Birthday Paradox Calculator - Probability and Pairs

1. What is a Birthday Paradox Calculator?

Definition: This calculator computes the probability that at least two people in a group of \( n \) share the same birthday and the number of possible pairs in the group. The birthday paradox shows that a 50% chance of a shared birthday occurs with just 23 people, due to the number of possible pairs.

Purpose: It illustrates probability concepts in statistics, with applications in cryptography (e.g., birthday attacks) and analyzing coincidences in datasets.

2. How Does the Calculator Work?

The calculator uses these formulas:

Probability: \( P(n) = 1 - \frac{365}{365} \cdot \frac{364}{365} \cdot \ldots \cdot \frac{365 - (n-1)}{365} \)
Pairs: \( \binom{n}{2} = \frac{n \cdot (n-1)}{2} \)
Where:
- \( n \): Number of people.
- \( P(n) \): Probability of at least two sharing a birthday.
- \( \binom{n}{2} \): Number of possible pairs.
- Leap years: Uses 365.25 days instead of 365.

Steps:

Input number of people (\( n \)).
Select leap year option (365 or 365.25 days).
Validate: \( n \) must be an integer between 1 and 1000.
Calculate probability of no shared birthdays: \( \frac{365}{365} \cdot \frac{364}{365} \cdot \ldots \cdot \frac{365 - (n-1)}{365} \).
Compute \( P(n) = 1 - \text{no shared probability} \).
Compute pairs: \( \frac{n \cdot (n-1)}{2} \).
Display probability (%) to 2 decimal places and pairs as an integer.

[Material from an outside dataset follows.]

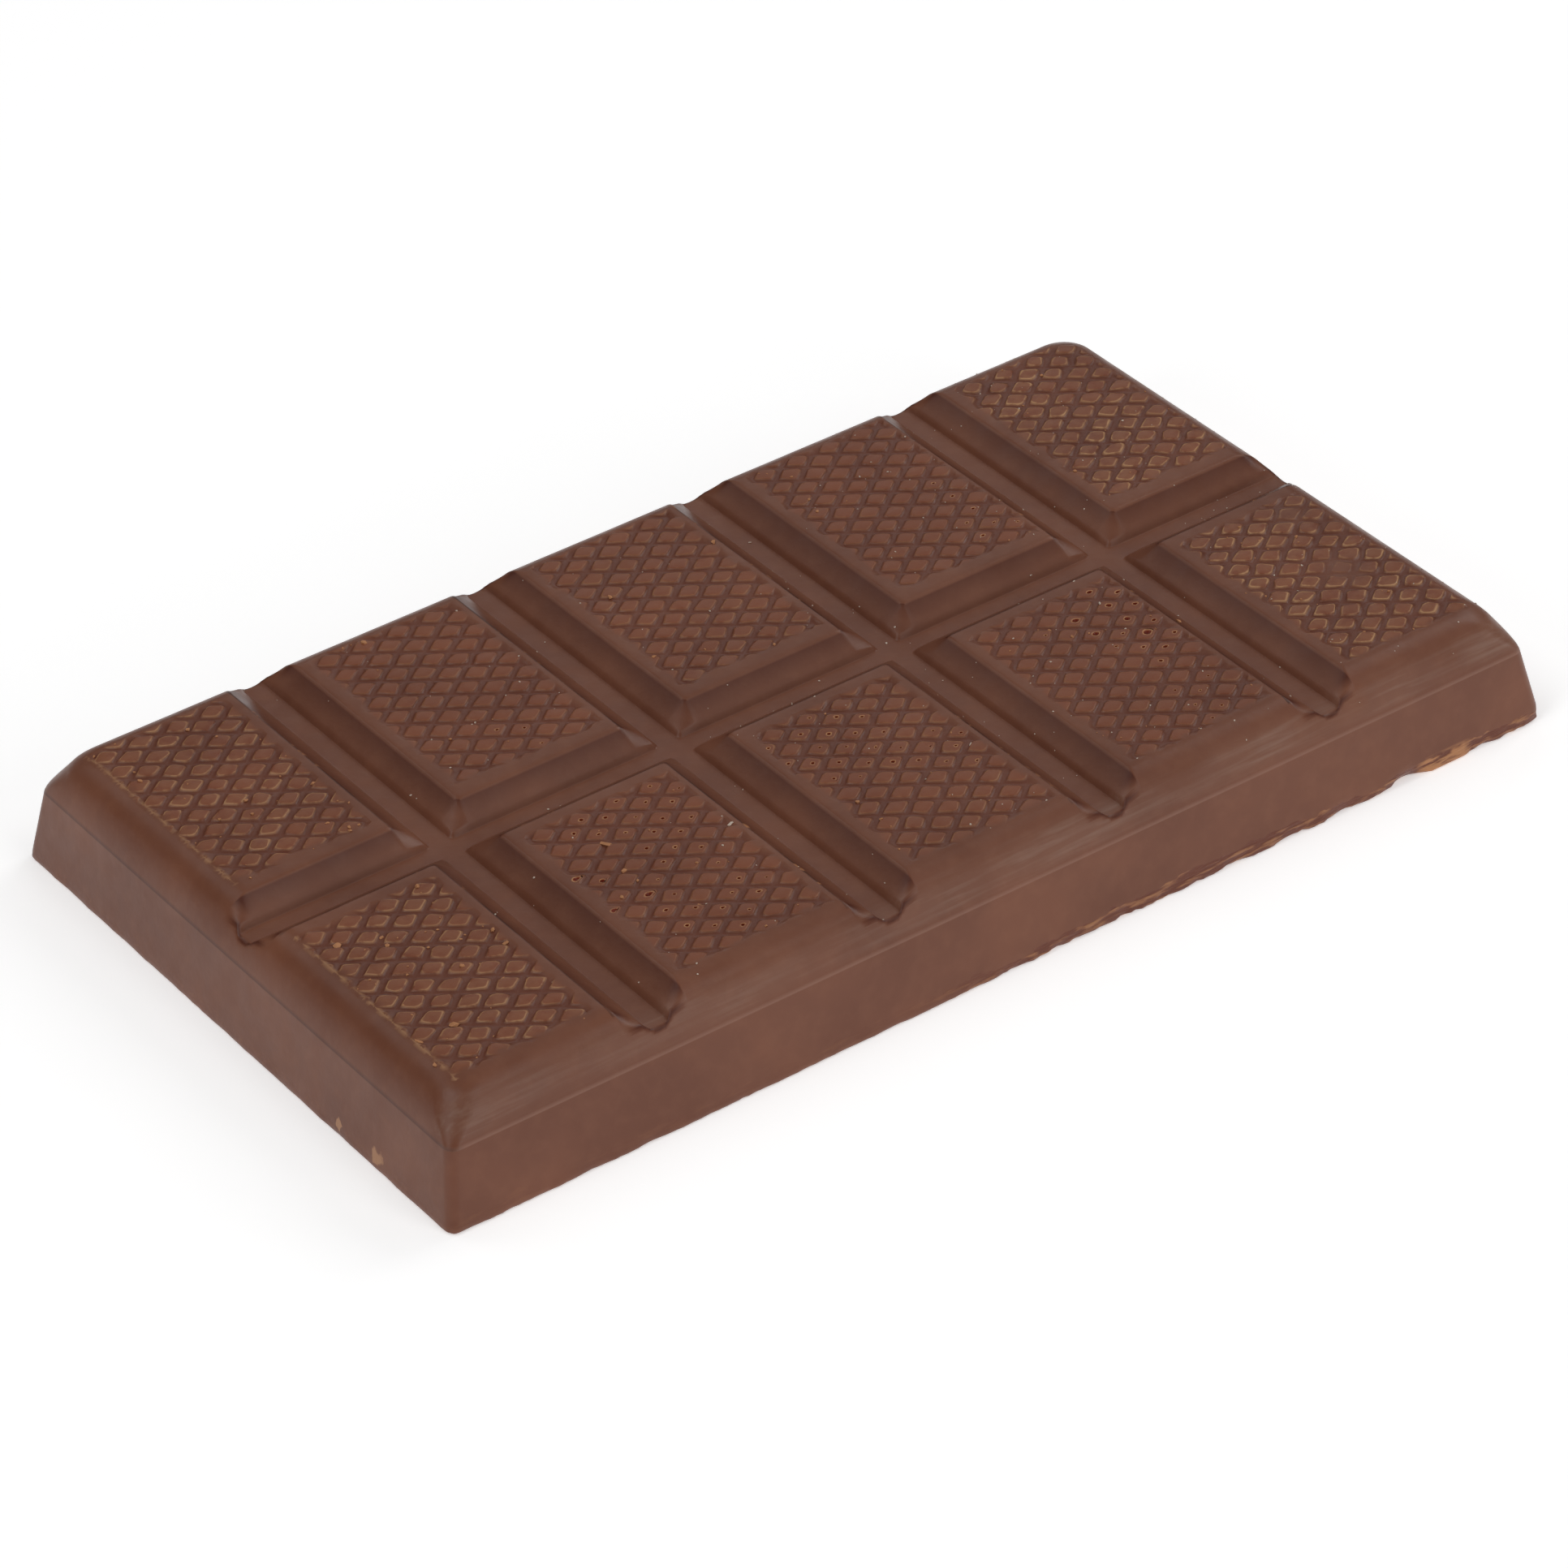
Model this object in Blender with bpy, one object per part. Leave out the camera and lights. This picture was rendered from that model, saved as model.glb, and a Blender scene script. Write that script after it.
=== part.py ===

3. Importance of Birthday Paradox Calculations

These calculations are key for:

Statistics Education: Demonstrates surprising probability outcomes.
Cryptography: Informs birthday attack strategies for hash collisions.
Data Analysis: Estimates coincidence probabilities in large groups.

4. Using the Calculator

Example:

Group of 5 people, no leap years:
Probability: \( P(\text{no match}) = \frac{365}{365} \cdot \frac{364}{365} \cdot \frac{363}{365} \cdot \frac{362}{365} \cdot \frac{361}{365} \approx 0.9729 \).
\( P(5) = 1 - 0.9729 \approx 0.0271 \approx 2.71\% \).
Pairs: \( \binom{5}{2} = \frac{5 \cdot 4}{2} = 10 \).
Result: 2.71% chance of at least two sharing a birthday, 10 possible pairs.

5. Frequently Asked Questions (FAQ)

Q: Why is the birthday paradox surprising?
A: A 50% chance of a shared birthday occurs with only 23 people, far fewer than expected.

Q: Why calculate the number of pairs?
A: It shows why the probability grows quickly, as pairs increase quadratically with \( n \).

Q: How do leap years affect the result?
A: Using 365.25 days slightly increases the probability, requiring 367 people for 100% certainty.